* **Requirement**
Please quote exactly the opening lines of the data, from the first line to the one where "board of one" appears.

==== Provided material ====

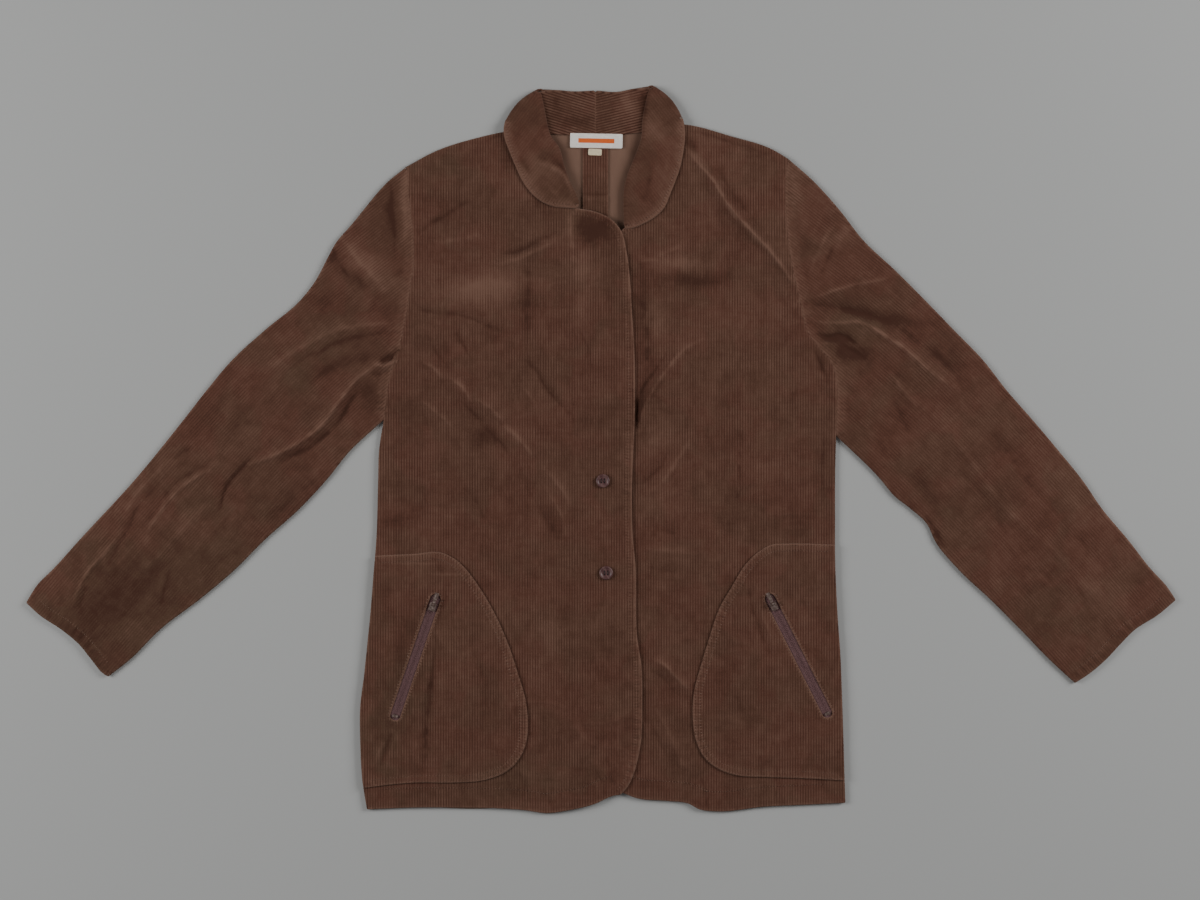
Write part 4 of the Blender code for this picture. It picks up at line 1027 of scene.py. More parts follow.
class Board:
    """Node board of one material."""

    def __init__(self, name: str) -> None:
        """Starts a material with a bare Principled shader."""
        self.material = bpy.data.materials.new(name)
        self.material.use_nodes = True
        self.tree = self.material.node_tree
        self.shader = self.tree.nodes["Principled BSDF"]

    def node(self, kind: str, settings: dict | None = None, inputs: dict | None = None) -> bpy.types.Node:
        """Adds a node.

        Args:
            kind: the node's type.
            settings: its properties, set first.
            inputs: values or links for its sockets, by name.

        Returns:
            The new node.
        """
        node = self.tree.nodes.new(kind)
        for key, setting in (settings or {}).items():
            setattr(node, key, setting)
        for key, given in (inputs or {}).items():
            self.feed(node.inputs[key], given)
        return node

    def feed(self, socket: bpy.types.NodeSocket, given: object) -> None:
        """Links a socket to a Value or to another socket, or sets it to a plain value."""
        if isinstance(given, Value):
            self.tree.links.new(given.socket, socket)
        elif isinstance(given, bpy.types.NodeSocket):
            self.tree.links.new(given, socket)
        elif isinstance(given, tuple) and len(given) == 3 and socket.type == "RGBA":
            socket.default_value = (*given, 1.0)
        else:
            socket.default_value = given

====

* **Task solution**
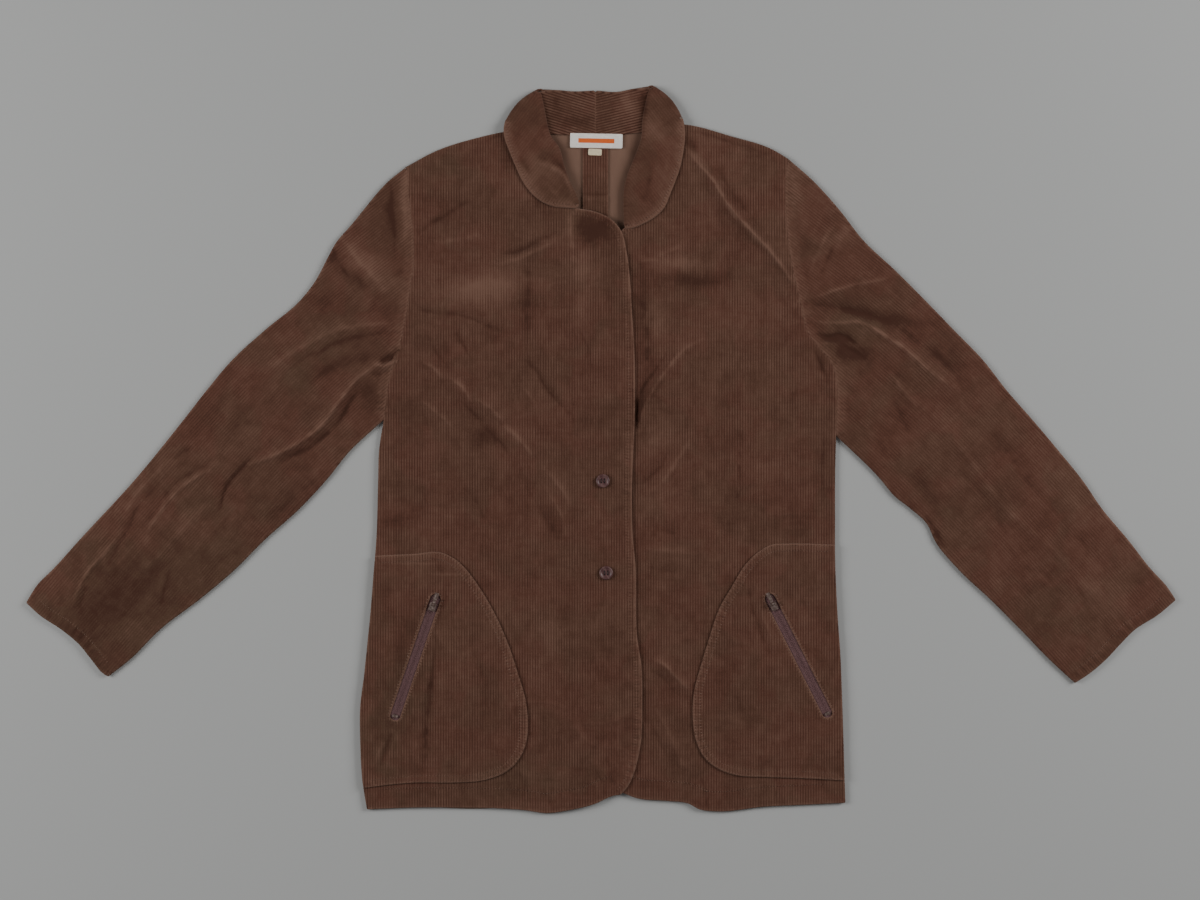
Write part 4 of the Blender code for this picture. It picks up at line 1027 of scene.py. More parts follow.
class Board:
    """Node board of one material."""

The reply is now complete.